Si a Donald Trump el fin de año lo ha tomado por sorpresa con la posible apertura de un juicio político por involucrar a las autoridades de Ukrania en una maniobra contra de sus enemigos políticos (Joe Biden y su hijo), en Israel al primer ministro Benjamin Netanyahu no le ha ido mejor. La semana pasada, el procurador general de su país lo denunció por estar metido en una serie de casos de corrupción, que implican fraude y aceptación de sobornos por parte de varios empresarios.

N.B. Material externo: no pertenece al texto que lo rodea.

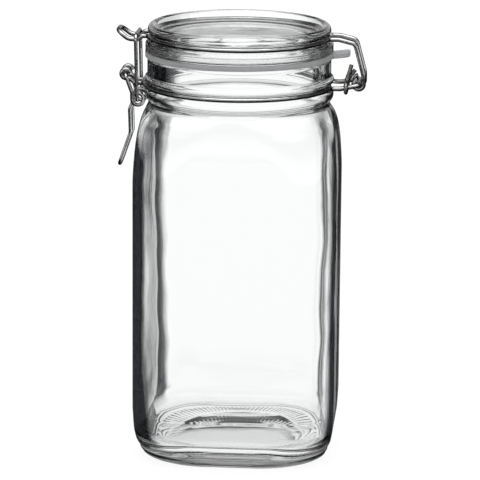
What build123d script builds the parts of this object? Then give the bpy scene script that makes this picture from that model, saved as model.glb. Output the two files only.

De acuerdo a la acusación, Netanyahu aceptó cientos de miles de dólares en puros y botellas de champaña de parte de sus amigos multimillonarios, se ofreció a intercambiar favores con un diario y a utilizar su influencia para ayudar a un magnate de las telecomunicaciones a cambio de una cobertura favorable en un sitio muy popular de Internet.
La denuncia no implica la renuncia del primer ministro, pero lo debilita notablemente cuando se encuentra en la culminación de una década en el poder.
Fiel a su estilo bravucón, Netenyahu declaró ante las cámaras televisivas que era víctima de una «gran conspiración de fiscales y policías» para minar el prestigio de las instituciones democráticas del país, y un golpe de estado en su contra.
Cualquier comparación con la suerte de Donald Trump es mera coincidencia.